As we worked further on the use cases, we answered the important questions including;

  • “Where does the data come from? What data is more important to the business than others?” 
  • “How can we extract the required information into a data lake?” 
  • “How can we make it consumable?” 
  • “How do we integrate with other sources of data?” 

Once we listed the key data sources, the next step was to create proof of concepts around extracting the data. We needed a data architecture to bring it all together and expose it to the users.

Data platform architecture and guiding principles

As a cloud native digital payments company, building our data lake in the cloud was a no brainer. In the first iteration, we adopted a super hard core KISS (Keep it Simple, Stupid) approach. Some of the guiding principles which helped us through the journey were to keep it:

  • Serverless
  • Event driven
  • Immutable 
  • Low cost
  • Low maintenance
  • Low latency
  • Automation first
  • Open source

This resulted in the following three layers which make up the data platform:

  • Ingestion: Consisting of DMS, Kinesis Firehose, Lambda to extract data and push it out to S3.
  • Storage and Processing: Consisting of using AWS Glue, Eventbridge, Step Function, Fargate, DBT and Snowflake. These are grouped into three layers:
    - Landing Layer: where the data lands in S3 in the source format (whatever formats the source supports).
    - Raw Layer: optimised for consumption by those SQL fanatics.
    - Business Layer: optimised for consumption by downstream applications, BI tools, business users and other data services.
  • Presentation: Consisting primarily of Looker which serves the Business Intelligence needs of end users.

The below diagram illustrates these layers:

One unified data model

A unified data model integrates data from multiple sources and provides a single point of entry for all analytics and data services needs. We answered questions which helped to give a solid modelling foundation, including:

  • “How can we transform data which makes retrieval easier?”
  • “How can we improve the data quality?”
  • “How can we improve the performance?”
  • “What are the user query patterns we could expect from downstream users of our applications?”

We decided not to over-engineer the modelling problem, so we used the KISS framework again.

Finalising the pieces of the puzzle

We decided to implement items like data quality monitoring and alerting as part of the next phase and focus fully on developing an initial foundation, pumping data on a daily basis from our key sources into the data lake focussing on one use case.

We were finally in a position to go live with:

  • 10 Data Pipelines
  • 4 Data Sources
  • 1 Million events daily
  • 20 daily active users

And, the end result? We saw report execution times reduce by a staggering 97%!

The following DBT lineage graph shows all the datasets maintained and built daily:

What’s next?

This is only the beginning. The first phase has given us a solid foundation to build more data services.
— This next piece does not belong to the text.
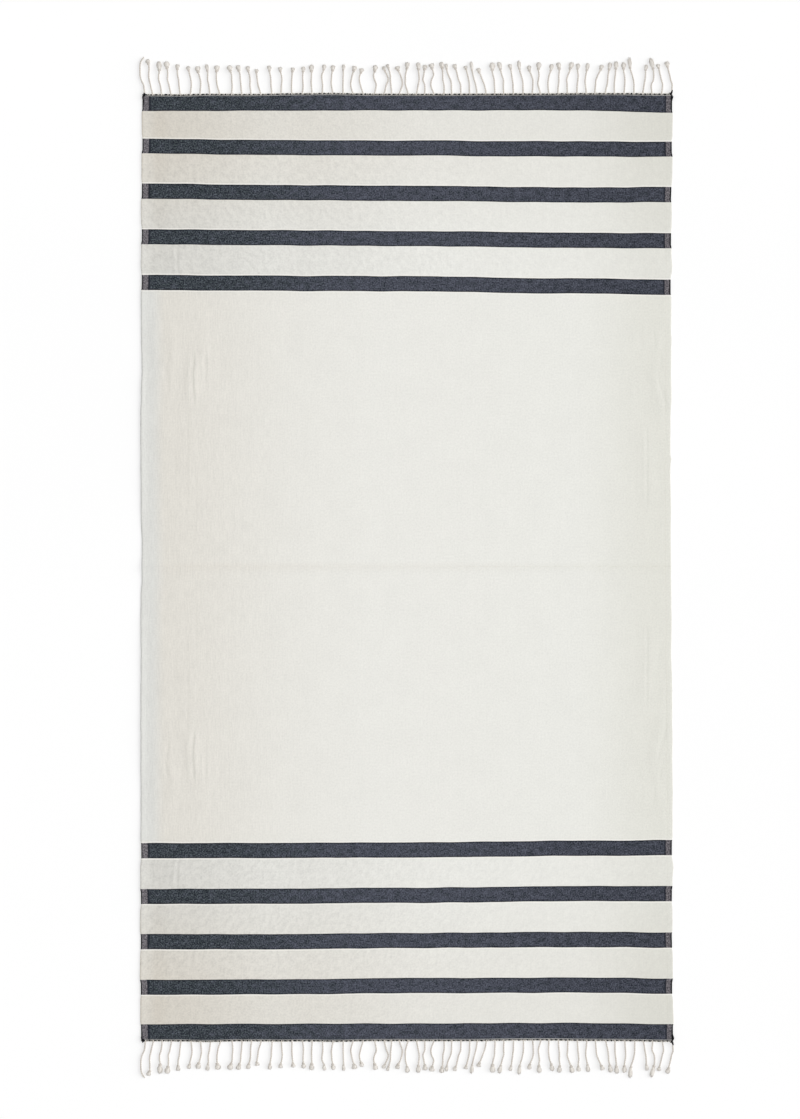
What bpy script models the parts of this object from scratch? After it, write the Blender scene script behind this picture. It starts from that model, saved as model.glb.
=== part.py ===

When looking ahead, we’ve defined two strategic pillars to build upon; Grow and Innovate:

Grow:

  • We will build more use cases for Finance, Payments, Risk and Compliance, Marketing and Operations. This goal ensures we have a robust, whole business view of all data.
  • As we merge with CurrencyFair, we’re scoping how to integrate data from their business. Planning and analysis is well underway.
  • We’ll scale our platform to support internal data services including data quality monitoring; improving the latency of data so that business functions have more visibility.

Innovate:

  • As part of our strategic thinking of data as a product, we will lay the foundations for an advanced analytics platform and leverage artificial intelligence and machine learning which will eventually help us better serve our customers both internally and externally.